This is an actual essay written by a college applicant.  The author now
attends NYU.

ESSAY QUESTION

 --------------------------------------------------------------------------
| IN ORDER FOR THE ADMISSIONS STAFF OF OUR COLLEGE TO GET TO KNOW YOU, THE |
| APPLICANT, BETTER, WE ASK THAT YOU ANSWER THE FOLLOWING QUESTION:  ARE   |
| THERE ANY SIGNIFICANT EXPERIENCES YOU HAVE HAD, OR ACCOMPLISHMENTS YOU   |
| HAVE REALISED, THAT HAVE HELPED TO DEFINE YOU AS A PERSON?               |
 --------------------------------------------------------------------------

I am a dynamic figure, often seen scaling walls and crushing ice.  I have
been known to remodel train stations on my lunch breaks, making them more
efficient in the area of heat retention.  I translate ethnic slurs for Cuban
refugees, I write award-winning operas.  I manage time efficiently.
Occasionally, I tread water for three days in a row.

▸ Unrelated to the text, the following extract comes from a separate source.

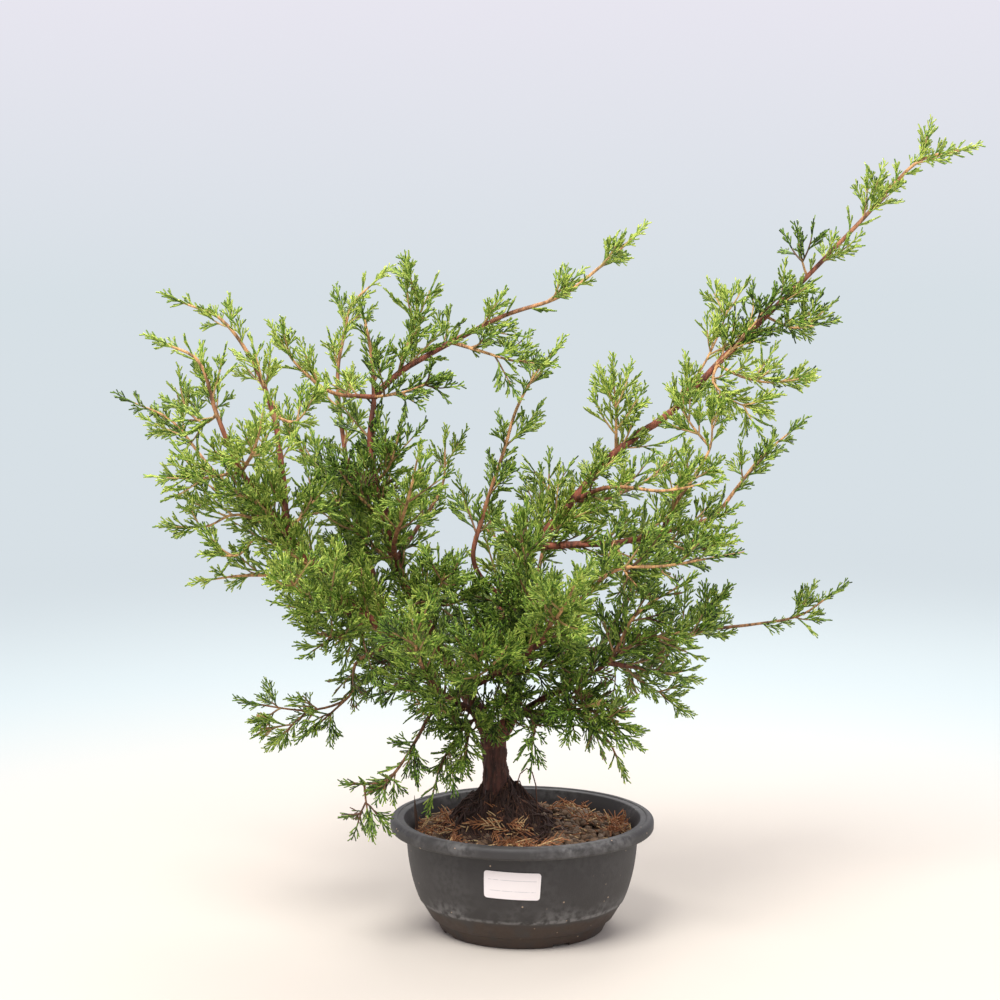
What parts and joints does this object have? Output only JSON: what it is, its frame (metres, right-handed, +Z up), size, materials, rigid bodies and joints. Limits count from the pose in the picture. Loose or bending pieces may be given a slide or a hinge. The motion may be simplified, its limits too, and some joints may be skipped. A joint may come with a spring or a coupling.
{
  "type": "potted juniper bonsai",
  "caption": "Young juniper bonsai with wide, airy leafy limbs on a short flared trunk, growing in a round black plastic training pot with a plain paper label.",
  "frame": {"origin": "centre of the pot's flat underside, on the surface that it stands on", "axes": "+Z up the pot's axis; +X towards the long leader that leans to the right; -Y is the front, where the label is"},
  "size_m": [0.6211, 0.3315, 0.5702],
  "materials": {
    "pot_plastic": "matte",
    "soil": "matte",
    "root_mat": "matte",
    "bark": "matte",
    "foliage": "satin",
    "label_paper": "matte",
    "stick_wood": "matte"
  },
  "bodies": {
    "root": {"foliage_back_centre": "foliage", "foliage_back_left": "foliage", "foliage_back_left_low": "foliage", "foliage_back_low": "foliage", "foliage_back_middle": "foliage", "foliage_back_right": "foliage", "foliage_back_right_upper": "foliage", "foliage_back_upright": "foliage", "foliage_centre_leader": "foliage", "foliage_front_centre": "foliage", "foliage_front_centre_high": "foliage", "foliage_front_left": "foliage", "foliage_front_left_upper": "foliage", "foliage_front_middle": "foliage", "foliage_front_right": "foliage", "foliage_leader_side_left": "foliage", "foliage_left_back_spray": "foliage", "foliage_left_hanging": "foliage", "foliage_left_leader": "foliage", "foliage_left_outer_low": "foliage", "foliage_left_upright": "foliage", "foliage_low_front_hanging": "foliage", "foliage_low_right": "foliage", "foliage_low_right_hanging": "foliage", "foliage_low_right_outer": "foliage", "foliage_middle_upright": "foliage", "foliage_right_arm_back": "foliage", "foliage_right_arm_low": "foliage", "foliage_right_leader": "foliage", "foliage_right_middle_1": "foliage", "foliage_right_middle_2": "foliage", "foliage_right_upright": "foliage", "foliage_top_arm": "foliage", "foliage_top_arm_spur": "foliage", "foliage_top_tuft": "foliage", "label": "label_paper", "pot": "pot_plastic", "root_ball": "root_mat", "soil": "soil", "stick": "stick_wood", "trunk_and_limbs": "bark"}
  },
  "joints": []
}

I woo women with my sensuous and godlike trombone playing.  I can pilot
bicycles up severe inclines with unflagging speed, and I cook 30 minute
brownies in 20 minutes.  I am an expert in stucco, a veteran in love and an
outlaw in Peru.

Using only a hoe and a large glass of water, I once single-handedly defended
a small village in the Amazon Basin from a horde of ferocious army ants.  I
play bluegrass cello.  I was scouted by the Mets.  I am the subject of
numerous documentaries.  When I'm bored, I build large suspension bridges in
my yard.  I enjoy urban hang-gliding.  On Wednesdays, after school, I repair
electrical appliances free of charge.

I am an abstract artist, a concrete analyst, and a ruthless bookie.  Critics
worldwide swoon over my original line of corduroy evening wear.  I don't
perspire.  I am a private citizen, yet I receive fan mail.  I have been
caller number nine and have won the weekend passes.  Last summer I toured
New Jersey with a travelling centrifugal-force demonstration.  I bat .400.
My deft floral arrangements have earned me fame in international botany
circles.  Children trust me.

I can hurl tennis rackets at small moving objects with deadly accuracy.  I
once read Paradise Lost, Moby Dick and David Copperfield in one day and
still had time to refurbish an entire dining room that evening.  I know the
exact location of every food item in the supermarket.  I have performed
several cover operations for the CIA.

I sleep once a week; when I do sleep, I sleep in a chair.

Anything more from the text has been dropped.